Records with modeling code:
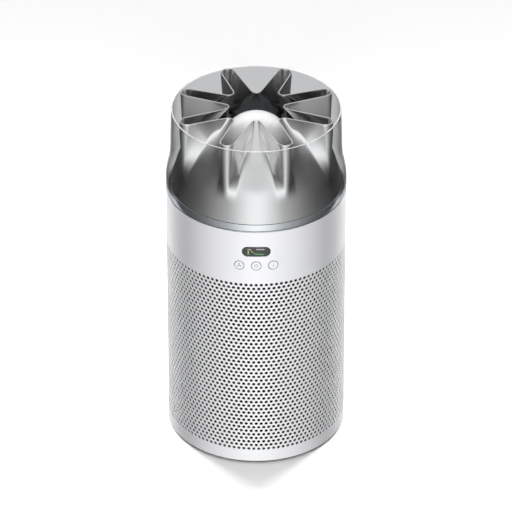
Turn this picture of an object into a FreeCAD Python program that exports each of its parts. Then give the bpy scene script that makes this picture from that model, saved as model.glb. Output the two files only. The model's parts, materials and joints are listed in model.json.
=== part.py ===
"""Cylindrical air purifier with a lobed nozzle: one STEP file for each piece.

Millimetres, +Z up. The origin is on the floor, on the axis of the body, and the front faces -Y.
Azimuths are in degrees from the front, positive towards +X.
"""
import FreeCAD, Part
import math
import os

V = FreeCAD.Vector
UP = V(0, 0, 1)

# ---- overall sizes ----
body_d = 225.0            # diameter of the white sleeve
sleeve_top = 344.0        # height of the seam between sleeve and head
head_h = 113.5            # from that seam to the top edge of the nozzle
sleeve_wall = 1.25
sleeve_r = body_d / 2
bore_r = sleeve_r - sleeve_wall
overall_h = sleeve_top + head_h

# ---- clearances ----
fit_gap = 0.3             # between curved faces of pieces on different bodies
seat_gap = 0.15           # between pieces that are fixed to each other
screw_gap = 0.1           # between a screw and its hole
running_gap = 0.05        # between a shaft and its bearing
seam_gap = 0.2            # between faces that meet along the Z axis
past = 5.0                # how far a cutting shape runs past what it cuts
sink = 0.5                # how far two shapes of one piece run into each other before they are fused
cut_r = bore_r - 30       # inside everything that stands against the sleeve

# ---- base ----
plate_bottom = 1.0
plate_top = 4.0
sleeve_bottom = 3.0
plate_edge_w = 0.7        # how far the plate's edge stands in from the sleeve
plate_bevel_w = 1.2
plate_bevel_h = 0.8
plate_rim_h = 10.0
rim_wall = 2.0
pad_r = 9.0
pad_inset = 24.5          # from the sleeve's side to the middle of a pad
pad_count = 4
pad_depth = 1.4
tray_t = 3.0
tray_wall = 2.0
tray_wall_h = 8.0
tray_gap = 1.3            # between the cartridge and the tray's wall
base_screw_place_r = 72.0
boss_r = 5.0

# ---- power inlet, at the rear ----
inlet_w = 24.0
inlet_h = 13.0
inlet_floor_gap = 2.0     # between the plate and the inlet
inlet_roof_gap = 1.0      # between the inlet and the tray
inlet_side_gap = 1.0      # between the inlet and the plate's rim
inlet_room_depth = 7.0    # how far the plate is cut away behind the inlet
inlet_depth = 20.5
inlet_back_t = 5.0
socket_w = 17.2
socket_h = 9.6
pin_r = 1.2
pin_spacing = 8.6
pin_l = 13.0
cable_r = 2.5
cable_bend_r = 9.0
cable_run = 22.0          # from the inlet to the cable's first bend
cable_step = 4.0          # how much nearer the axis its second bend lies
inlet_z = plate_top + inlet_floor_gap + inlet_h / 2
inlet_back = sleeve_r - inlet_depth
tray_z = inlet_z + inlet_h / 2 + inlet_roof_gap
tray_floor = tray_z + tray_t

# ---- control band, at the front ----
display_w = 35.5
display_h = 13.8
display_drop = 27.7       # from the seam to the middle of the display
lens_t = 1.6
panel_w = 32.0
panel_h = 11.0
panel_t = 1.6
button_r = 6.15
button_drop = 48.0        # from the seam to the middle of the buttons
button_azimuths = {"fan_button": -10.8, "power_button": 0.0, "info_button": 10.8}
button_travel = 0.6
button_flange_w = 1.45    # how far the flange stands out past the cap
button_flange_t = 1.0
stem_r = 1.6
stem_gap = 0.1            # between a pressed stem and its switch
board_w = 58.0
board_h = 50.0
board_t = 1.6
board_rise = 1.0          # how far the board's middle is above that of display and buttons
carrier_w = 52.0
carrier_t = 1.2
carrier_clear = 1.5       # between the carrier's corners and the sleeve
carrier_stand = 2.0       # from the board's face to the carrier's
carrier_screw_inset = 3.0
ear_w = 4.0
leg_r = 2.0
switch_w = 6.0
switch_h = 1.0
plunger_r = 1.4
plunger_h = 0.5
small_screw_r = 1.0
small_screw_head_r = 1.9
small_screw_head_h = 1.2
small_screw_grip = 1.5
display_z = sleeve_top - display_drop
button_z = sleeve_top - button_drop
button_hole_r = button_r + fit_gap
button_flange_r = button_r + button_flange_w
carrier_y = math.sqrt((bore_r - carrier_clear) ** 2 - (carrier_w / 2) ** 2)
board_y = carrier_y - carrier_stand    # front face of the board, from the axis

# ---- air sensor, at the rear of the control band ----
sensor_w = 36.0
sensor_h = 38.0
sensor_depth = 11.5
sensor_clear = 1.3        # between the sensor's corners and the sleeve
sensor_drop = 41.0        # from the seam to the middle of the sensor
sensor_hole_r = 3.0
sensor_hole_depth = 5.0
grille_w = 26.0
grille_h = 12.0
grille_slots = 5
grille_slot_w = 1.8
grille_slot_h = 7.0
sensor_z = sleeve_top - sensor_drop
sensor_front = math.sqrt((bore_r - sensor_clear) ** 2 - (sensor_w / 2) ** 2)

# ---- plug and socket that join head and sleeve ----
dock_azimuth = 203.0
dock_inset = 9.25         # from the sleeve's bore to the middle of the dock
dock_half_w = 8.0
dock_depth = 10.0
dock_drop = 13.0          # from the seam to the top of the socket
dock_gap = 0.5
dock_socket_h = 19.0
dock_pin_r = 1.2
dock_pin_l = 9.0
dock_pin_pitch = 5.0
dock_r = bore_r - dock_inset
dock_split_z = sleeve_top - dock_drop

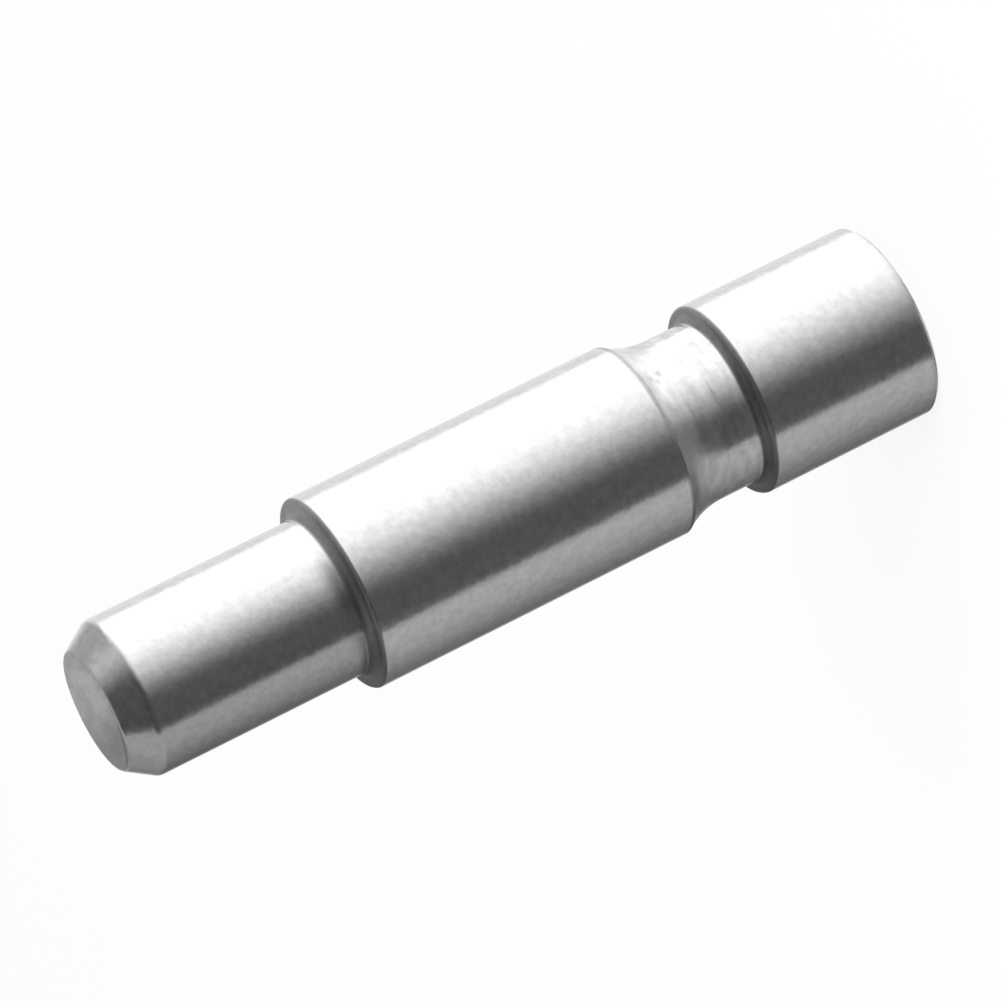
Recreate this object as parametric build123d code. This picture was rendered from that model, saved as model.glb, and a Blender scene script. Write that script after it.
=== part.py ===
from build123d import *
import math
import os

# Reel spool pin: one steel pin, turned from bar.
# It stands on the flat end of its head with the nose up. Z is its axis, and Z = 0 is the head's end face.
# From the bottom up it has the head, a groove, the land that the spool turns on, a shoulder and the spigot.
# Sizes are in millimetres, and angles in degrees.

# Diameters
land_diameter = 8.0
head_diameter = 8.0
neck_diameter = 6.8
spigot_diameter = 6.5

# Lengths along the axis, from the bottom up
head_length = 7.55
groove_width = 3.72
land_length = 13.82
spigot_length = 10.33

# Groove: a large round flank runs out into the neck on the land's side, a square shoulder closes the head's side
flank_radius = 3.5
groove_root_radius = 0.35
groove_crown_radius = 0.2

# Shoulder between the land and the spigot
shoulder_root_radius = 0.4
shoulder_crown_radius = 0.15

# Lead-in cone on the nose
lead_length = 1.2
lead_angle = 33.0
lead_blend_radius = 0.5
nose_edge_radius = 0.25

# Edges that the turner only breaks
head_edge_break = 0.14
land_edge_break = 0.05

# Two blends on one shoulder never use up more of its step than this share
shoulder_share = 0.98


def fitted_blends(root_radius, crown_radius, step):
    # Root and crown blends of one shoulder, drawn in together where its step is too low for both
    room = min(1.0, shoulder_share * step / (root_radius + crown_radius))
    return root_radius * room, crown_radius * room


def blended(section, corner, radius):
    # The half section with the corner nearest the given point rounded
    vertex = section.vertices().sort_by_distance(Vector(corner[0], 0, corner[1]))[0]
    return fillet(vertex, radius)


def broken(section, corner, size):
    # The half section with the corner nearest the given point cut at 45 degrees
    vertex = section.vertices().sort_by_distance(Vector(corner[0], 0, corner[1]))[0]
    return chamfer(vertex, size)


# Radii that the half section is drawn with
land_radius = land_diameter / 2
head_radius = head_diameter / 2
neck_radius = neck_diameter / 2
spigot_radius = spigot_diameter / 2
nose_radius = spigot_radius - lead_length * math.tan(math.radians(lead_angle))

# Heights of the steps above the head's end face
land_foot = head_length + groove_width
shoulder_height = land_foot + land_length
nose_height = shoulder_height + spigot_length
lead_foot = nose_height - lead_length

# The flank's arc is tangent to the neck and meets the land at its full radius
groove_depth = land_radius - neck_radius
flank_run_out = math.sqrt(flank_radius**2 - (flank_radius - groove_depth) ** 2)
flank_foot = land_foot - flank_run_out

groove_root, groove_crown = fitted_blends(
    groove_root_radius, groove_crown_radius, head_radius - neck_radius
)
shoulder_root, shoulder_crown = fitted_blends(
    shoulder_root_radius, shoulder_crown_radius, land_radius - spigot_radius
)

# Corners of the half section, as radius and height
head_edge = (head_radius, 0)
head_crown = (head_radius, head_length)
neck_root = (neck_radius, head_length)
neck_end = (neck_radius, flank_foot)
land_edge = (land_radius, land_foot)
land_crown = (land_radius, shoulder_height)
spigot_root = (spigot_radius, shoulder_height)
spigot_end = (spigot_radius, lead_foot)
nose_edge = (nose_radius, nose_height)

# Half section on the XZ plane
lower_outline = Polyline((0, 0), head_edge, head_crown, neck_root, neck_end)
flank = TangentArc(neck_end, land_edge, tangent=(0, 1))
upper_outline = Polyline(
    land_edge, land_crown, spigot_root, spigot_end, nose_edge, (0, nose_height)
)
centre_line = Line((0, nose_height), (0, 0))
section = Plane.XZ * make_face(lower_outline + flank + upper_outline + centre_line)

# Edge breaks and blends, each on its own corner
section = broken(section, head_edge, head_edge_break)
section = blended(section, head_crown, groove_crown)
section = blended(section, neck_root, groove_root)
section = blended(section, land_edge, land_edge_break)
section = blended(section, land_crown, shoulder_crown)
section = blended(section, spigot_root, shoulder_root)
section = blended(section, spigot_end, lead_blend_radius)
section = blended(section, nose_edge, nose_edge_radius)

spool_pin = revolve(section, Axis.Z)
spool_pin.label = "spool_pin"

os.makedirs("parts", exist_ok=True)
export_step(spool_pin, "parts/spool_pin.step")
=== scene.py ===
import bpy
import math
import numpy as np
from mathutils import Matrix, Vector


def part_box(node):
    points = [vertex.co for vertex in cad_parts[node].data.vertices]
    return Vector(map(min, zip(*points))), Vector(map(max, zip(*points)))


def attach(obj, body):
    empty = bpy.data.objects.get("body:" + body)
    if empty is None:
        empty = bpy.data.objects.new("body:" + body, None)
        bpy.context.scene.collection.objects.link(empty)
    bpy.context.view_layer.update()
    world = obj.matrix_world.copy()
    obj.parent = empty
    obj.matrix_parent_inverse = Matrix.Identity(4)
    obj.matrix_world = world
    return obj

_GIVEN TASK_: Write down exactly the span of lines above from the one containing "spool_pin = revolve(section, Axis.Z)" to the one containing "bpy.context.scene.collection.objects.link(empty)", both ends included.

_TASK SOLUTION_:
spool_pin = revolve(section, Axis.Z)
spool_pin.label = "spool_pin"

os.makedirs("parts", exist_ok=True)
export_step(spool_pin, "parts/spool_pin.step")
=== scene.py ===
import bpy
import math
import numpy as np
from mathutils import Matrix, Vector


def part_box(node):
    points = [vertex.co for vertex in cad_parts[node].data.vertices]
    return Vector(map(min, zip(*points))), Vector(map(max, zip(*points)))


def attach(obj, body):
    empty = bpy.data.objects.get("body:" + body)
    if empty is None:
        empty = bpy.data.objects.new("body:" + body, None)
        bpy.context.scene.collection.objects.link(empty)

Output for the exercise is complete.